Material:
··········

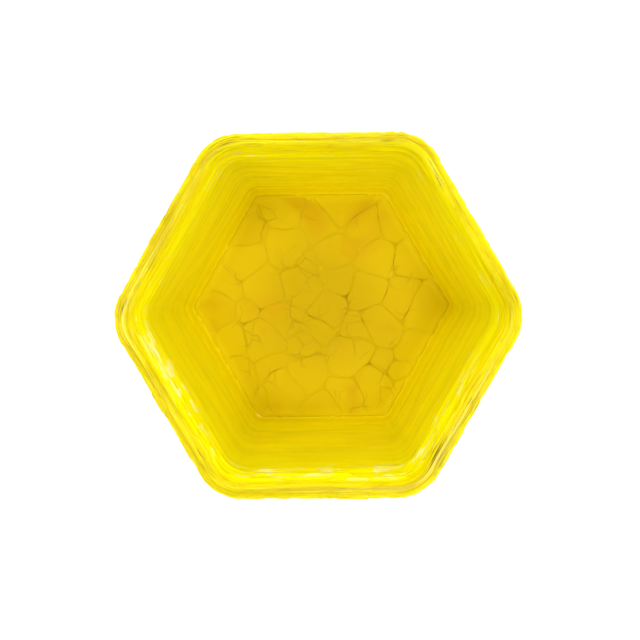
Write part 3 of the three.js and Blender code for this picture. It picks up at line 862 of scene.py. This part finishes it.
def floor_chip(node, index):
    """A chip with a rounded upper edge and a faintly uneven top, on the outline of its CAD node."""
    low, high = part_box(node)
    outline = rounded(outline_of(node), 2)
    middle = outline.mean(0)
    outward = outline - middle
    outward /= np.linalg.norm(outward, axis=1)[:, None]
    outline = outline + outward * CHIP_SPREAD
    rings = [outline]
    heights = [low.z]
    for angle in np.radians([0, 30, 60, 90]):
        rings.append(outline - outward * CHIP_EDGE * (1 - math.cos(angle)))
        heights.append(high.z - CHIP_EDGE * (1 - math.sin(angle)))
    crown = rings[-1]
    for share in (0.1, 0.25, 0.4, 0.55, 0.7, 0.85):
        rings.append(crown * (1 - share) + middle * share)
        heights.append(high.z)
    around = len(outline)
    points = [np.column_stack([r, np.full(around, z)]) for r, z in zip(rings, heights)]
    points = np.concatenate([*points, [[*middle, low.z], [*middle, high.z]]])
    faces, column, following = ring_faces(len(rings), around)
    last = (len(rings) - 1) * around
    faces += [(len(points) - 2, int(b), int(a)) for a, b in zip(column, following)]
    faces += [(len(points) - 1, int(last + a), int(last + b)) for a, b in zip(column, following)]
    top = points[:, 2] > high.z - 0.01 * MM
    wave = layered_noise(points / (9 * MM), seed=50, octaves=2)
    points[:, 2] += np.where(top, 0.04 * MM * (wave - 1), 0)
    piece = new_mesh(f"paving_{node[-2:]}", points, faces)
    tint = lattice(np.array([index]), 5, 9, TINT_SEED)
    keep_value(piece, "tint", np.full(len(points), tint**1.6))
    keep_value(piece, "middle", near_middle(points))
    keep_value(piece, "margin", near_margin(points))
    finish(piece, "liner", CHIPS, "yellow_chips", node)


def joint_bed():
    """The resin that the chips are set in, filled between them to just under their tops."""
    bottom = BED_LOW.z
    top = CHIP_HIGH.z - 0.12 * MM
    profile = [
        *line((0.5 * MM, bottom), (BED_APOTHEM, bottom), 6 * MM),
        *line((BED_APOTHEM, top), (0.6 * MM, top), 0.9 * MM),
    ]
    piece, row_of, _ = sweep("joint_bed", profile, hexagon, closed=False)
    co = coordinates(piece)
    level = layered_noise(co / (6 * MM), seed=61)
    co[:, 2] += np.where(co[:, 2] > top - 0.01 * MM, level * 0.04 * MM, 0)
    set_coordinates(piece, co)
    distance = np.array([distance for distance, _ in profile])[row_of]
    keep_value(piece, "middle", near_middle(co))
    keep_value(piece, "margin", near_margin(co))
    keep_value(piece, "under_chips", distance < BED_APOTHEM - BED_LIP - 1.5 * MM)
    finish(piece, "liner", JOINTS, "bed_resin", "floor_bed")


# ---------------------------------------------------------------- drive and clamp hardware
THREAD_PITCH = 1.25 * MM  # M8
THREAD_RADIUS = 4 * MM


def thread(co):
    """0 at the crest and 1 at the root of a right-hand thread about the axis."""
    turn = azimuth(co) / (2 * math.pi)
    return np.abs((co[:, 2] / THREAD_PITCH - turn) % 1 - 0.5) * 2


FLAT_ANGLE, SHARP_ANGLE, BEVEL_ANGLE = np.radians([1, 24, 28])


def edged(node, name, body, material, slot, width):
    """A copy of a CAD node's mesh with its edges broken by a small rounding."""
    mesh = bmesh.new()
    mesh.from_mesh(NODES[node].data)
    bmesh.ops.remove_doubles(mesh, verts=mesh.verts, dist=0.001 * MM)
    bmesh.ops.dissolve_limit(
        mesh, angle_limit=FLAT_ANGLE, verts=mesh.verts, edges=mesh.edges, use_dissolve_boundaries=False
    )
    sharp = [e for e in mesh.edges if len(e.link_faces) == 2 and e.calc_face_angle() > BEVEL_ANGLE]
    bmesh.ops.bevel(
        mesh, geom=sharp, offset=width, segments=3, profile=0.5, affect="EDGES", clamp_overlap=True
    )
    data = bpy.data.meshes.new(name)
    mesh.to_mesh(data)
    mesh.free()
    data.polygons.foreach_set("use_smooth", [True] * len(data.polygons))
    data.set_sharp_from_angle(angle=SHARP_ANGLE)
    piece = bpy.data.objects.new(name, data)
    bpy.context.scene.collection.objects.link(piece)
    finish(piece, body, material, slot, node)


TYRE_SIPES = 72  # short cuts round each shoulder of the tread


def tyre():
    """A crowned rubber tyre with ribs round it and short sipes across its shoulders."""
    low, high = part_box("drive_tyre")
    inner = 68.3 * MM
    shoulder = 2.5 * MM
    crown = 0.8 * MM
    half = (high.z - low.z) / 2 - shoulder
    middle = (high.z + low.z) / 2
    heights = np.arange(-half, half + 0.01 * MM, 0.25 * MM)
    tread = [(high.x - crown * (z / half) ** 2, middle + z) for z in heights]
    side = high.x - shoulder
    profile = [
        *line((inner, low.z), (side, low.z), MM),
        *bow((side, low.z), tread[0], (tread[0][0], low.z), 8)[1:],
        *tread[1:],
        *bow(tread[-1], (side, high.z), (tread[-1][0], high.z), 8)[1:],
        *line((side, high.z), (inner, high.z), MM)[1:],
    ]
    piece, _, _ = sweep("tyre_tread", profile, circles(480))
    co = coordinates(piece)
    from_middle = np.abs(co[:, 2] - middle)
    radius = from_axis(co)
    groove = np.zeros(len(co))
    for place in (0, 2.7 * MM):
        groove = np.maximum(groove, 1 - smoothstep(0.3 * MM, 0.6 * MM, np.abs(from_middle - place)))
    turn = azimuth(co) / (2 * math.pi)
    wave = np.abs((turn * TYRE_SIPES + 0.5 * (co[:, 2] > middle)) % 1 - 0.5)
    sipe = (1 - smoothstep(0.06, 0.12, wave)) * smoothstep(3.6 * MM, 4 * MM, from_middle)
    sunk = np.maximum(groove, sipe) * smoothstep(high.x - 2.6 * MM, high.x - 1.6 * MM, radius)
    co[:, :2] *= (1 - 0.7 * MM * sunk / radius)[:, None]
    set_coordinates(piece, co)
    finish(piece, "casing", RUBBER, "tyre_rubber", "drive_tyre")


def stud():
    """The threaded stud, with the flat round head that lies under the liner."""
    low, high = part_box("clamp_stud")
    radius, head = THREAD_RADIUS, high.x
    head_low = high.z - 1.5 * MM
    thread_depth = 0.54 * MM
    thread_top = head_low - 6 * MM
    profile = [
        (0.4 * MM, low.z),
        (radius - 1 * MM, low.z),
        *line((radius - 0.8 * MM, low.z + 0.2 * MM), (radius, low.z + MM), 0.2 * MM),
        *line((radius, low.z + MM), (radius, thread_top), 0.14 * MM)[1:],
        (radius, head_low - 0.3 * MM),
        (radius + 0.3 * MM, head_low),
        *line((radius + 0.5 * MM, head_low), (head - 0.3 * MM, head_low), MM),
        *bow((head - 0.3 * MM, head_low), (head, head_low + 0.3 * MM), (head, head_low), 3)[1:],
        *bow((head, high.z - 0.5 * MM), (head - 0.5 * MM, high.z), (head, high.z), 4),
        *line((head - 0.5 * MM, high.z), (0.4 * MM, high.z), MM)[1:],
    ]
    piece, _, _ = sweep("stud_threaded", profile, circles(64), closed=False)
    co = coordinates(piece)
    distance = from_axis(co)
    starts = smoothstep(low.z, low.z + 0.3 * MM, co[:, 2])
    runs_out = 1 - smoothstep(thread_top - MM, thread_top, co[:, 2])
    on_thread = distance > radius - 1.1 * MM
    sunk = thread_depth * thread(co) * starts * runs_out * on_thread
    co[:, :2] *= (1 - sunk / np.maximum(distance, 0.1 * MM))[:, None]
    set_coordinates(piece, co)
    finish(piece, "casing", STEEL, "zinc_steel", "clamp_stud")


def knob():
    """The lobed grip, dished underneath, round the hexagonal hole that holds its insert."""
    low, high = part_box("clamp_knob")
    count, lobes, flute = 288, 6, 3.4 * MM
    grip = high.x
    hole = 7.3 * MM

    def lobed(angles):
        return grip - flute * (1 - np.sqrt((1 + np.cos(lobes * angles)) / 2 + 0.02))

    inner = by_angle(lambda angles: hexagon_radius(hole, angles), count)
    outer = by_angle(lobed, count)
    edge = 2.2 * MM
    dish, dish_edge, dish_bend, dish_end = 0.9 * MM, 11 * MM, 11.6 * MM, 12.4 * MM
    profile = [
        *line((hole, low.z + dish), (dish_edge, low.z + dish), MM),
        *bow((dish_edge, low.z + dish), (dish_end, low.z), (dish_bend, low.z), 5)[1:],
        *line((dish_end, low.z), (grip - edge, low.z), 0.8 * MM)[1:],
        *bow((grip - edge, low.z), (grip, low.z + edge), (grip, low.z), 8)[1:],
        *line((grip, low.z + edge), (grip, high.z - edge), 0.8 * MM)[1:],
        *bow((grip, high.z - edge), (grip - edge, high.z), (grip, high.z), 8)[1:],
        *line((grip - edge, high.z), (hole, high.z), MM)[1:],
    ]
    piece, _, _ = sweep("knob_grip", profile, blended(inner, outer, hole, grip))
    finish(piece, "knob", PLASTIC, "black_plastic", "clamp_knob")


def insert():
    """The brass hexagon moulded into the knob, with a countersunk bore."""
    low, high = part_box("knob_insert")
    count, bore, flat = 192, BORE_RADIUS, high.y
    chamfer = 0.5 * MM
    inner = circles(count)(bore)

    def eased(angles):
        return hexagon_radius(flat, angles) - 0.3 * MM * np.cos(3 * angles) ** 8

    outer = by_angle(eased, count)
    profile = [
        *line((bore + chamfer, low.z), (flat - chamfer, low.z), 0.5 * MM),
        *bow((flat - chamfer, low.z), (flat, low.z + chamfer), (flat, low.z), 3)[1:],
        *line((flat, low.z + chamfer), (flat, high.z - chamfer), MM)[1:],
        *bow((flat, high.z - chamfer), (flat - chamfer, high.z), (flat, high.z), 3)[1:],
        *line((flat - chamfer, high.z), (bore + chamfer, high.z), 0.5 * MM)[1:],
        *line((bore, high.z - chamfer), (bore, low.z + chamfer), 0.16 * MM),
    ]
    piece, _, _ = sweep("insert_threaded", profile, blended(inner, outer, bore, flat))
    co = coordinates(piece)
    distance = from_axis(co)
    in_bore = distance < bore + 0.02 * MM
    co[:, :2] *= (1 + 0.3 * MM * thread(co) * in_bore / distance)[:, None]
    set_coordinates(piece, co)
    finish(piece, "knob", BRASS, "brass", "knob_insert")


def washer():
    """A thick flat ring with all four edges rounded."""
    low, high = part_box("thrust_washer")
    bore, outer, edge = BORE_RADIUS, high.x, 0.35 * MM
    profile = [
        *line((bore + edge, low.z), (outer - edge, low.z), MM),
        *bow((outer - edge, low.z), (outer, low.z + edge), (outer, low.z), 4)[1:],
        *bow((outer, high.z - edge), (outer - edge, high.z), (outer, high.z), 4),
        *line((outer - edge, high.z), (bore + edge, high.z), MM)[1:],
        *bow((bore + edge, high.z), (bore, high.z - edge), (bore, high.z), 4)[1:],
        *bow((bore, low.z + edge), (bore + edge, low.z), (bore, low.z), 4)[:-1],
    ]
    piece, _, _ = sweep("washer_ring", profile, circles(96))
    finish(piece, "washers", STEEL, "zinc_steel", "thrust_washer")


casing_skin()
liner_skin()
joint_bed()
for number, name in enumerate(sorted(n for n in NODES if n.startswith("floor_chip_"))):
    floor_chip(name, number)

tyre()
stud()
knob()
insert()
washer()
edged("drive_disc", "disc_casting", "casing", ALLOY, "cast_alloy", 0.5 * MM)
edged("backing_plate", "plate_sheet", "casing", STEEL, "zinc_steel", 0.25 * MM)
edged("lock_washer", "lock_washer_ring", "washers", STEEL, "zinc_steel", 0.2 * MM)
for index in range(1, 7):
    edged(f"plate_rivet_{index}", f"rivet_{index}", "casing", STEEL, "zinc_steel", 0.15 * MM)


# ---------------------------------------------------------------- floor, light and film
def stage():
    half = 3  # metres from the axis to the floor's edge
    corners = [(-half, -half, 0), (half, -half, 0), (half, half, 0), (-half, half, 0)]
    floor = new_mesh("studio_floor", np.array(corners), [(0, 1, 2, 3)], smooth=False)
    s = Surface("studio_floor", Roughness=0.9)
    s.set("Base Color", (0.95, 0.95, 0.95, 1))
    floor.data.materials.append(s.material)


LIGHT_TARGET = (0, 0, 0.1)


def softbox(name, turn, reach, height, size, power):
    """An area light at an angle round the object, reach away from the axis, facing its middle."""
    angle = math.radians(turn)
    place = (reach * math.cos(angle), reach * math.sin(angle), height)
    data = bpy.data.lights.new(name, "AREA")
    data.shape = "RECTANGLE"
    data.size, data.size_y = size
    data.energy = power
    light = bpy.data.objects.new(name, data)
    bpy.context.scene.collection.objects.link(light)
    light.location = place
    light.rotation_euler = (Vector(LIGHT_TARGET) - Vector(place)).to_track_quat("-Z", "Y").to_euler()


def sky(brightness, dim, dim_angle, fade_angle):
    """A white tent, dimmer round the hole that it has straight above the object."""
    world = bpy.data.worlds.new("studio")
    world.use_nodes = True
    tree = world.node_tree
    upward = tree.nodes.new("ShaderNodeSeparateXYZ")
    tree.links.new(tree.nodes.new("ShaderNodeTexCoord").outputs["Generated"], upward.inputs[0])
    fade = tree.nodes.new("ShaderNodeMapRange")
    tree.links.new(upward.outputs["Z"], fade.inputs["Value"])
    fade.inputs["From Min"].default_value = math.cos(math.radians(fade_angle))
    fade.inputs["From Max"].default_value = math.cos(math.radians(dim_angle))
    fade.inputs["To Min"].default_value = brightness
    fade.inputs["To Max"].default_value = dim
    background = tree.nodes["Background"]
    background.inputs["Color"].default_value = (1, 1, 1, 1)
    tree.links.new(fade.outputs["Result"], background.inputs["Strength"])
    bpy.context.scene.world = world


OVERHEAD_LIGHTS = ((70, 6.6), (190, 5), (310, 6.6))  # degrees round the axis, watts
LOW_LIGHTS = ((32, 4), (90, 2.6), (148, 3.4), (330, 2.8))

stage()
sky(brightness=0.79, dim=0.2, dim_angle=8, fade_angle=12)
for turn, power in OVERHEAD_LIGHTS:
    softbox(f"overhead_{turn}", turn, reach=0.37, height=1.5, size=(0.25, 0.25), power=power)
for turn, power in LOW_LIGHTS:
    softbox(f"low_{turn}", turn, reach=1.2, height=0.42, size=(0.7, 0.25), power=power)
bpy.context.scene.view_settings.view_transform = "Standard"
bpy.context.scene.cycles.max_bounces = 24
bpy.context.scene.cycles.diffuse_bounces = 16  # light goes round many times inside a glowing cup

··········

Stated exercise: Scan the data for the word "scene" and copy every line where it shows up.

Task answer:
Write part 3 of the three.js and Blender code for this picture. It picks up at line 862 of scene.py. This part finishes it.
    bpy.context.scene.collection.objects.link(piece)
    bpy.context.scene.collection.objects.link(light)
    bpy.context.scene.world = world
bpy.context.scene.view_settings.view_transform = "Standard"
bpy.context.scene.cycles.max_bounces = 24
bpy.context.scene.cycles.diffuse_bounces = 16  # light goes round many times inside a glowing cup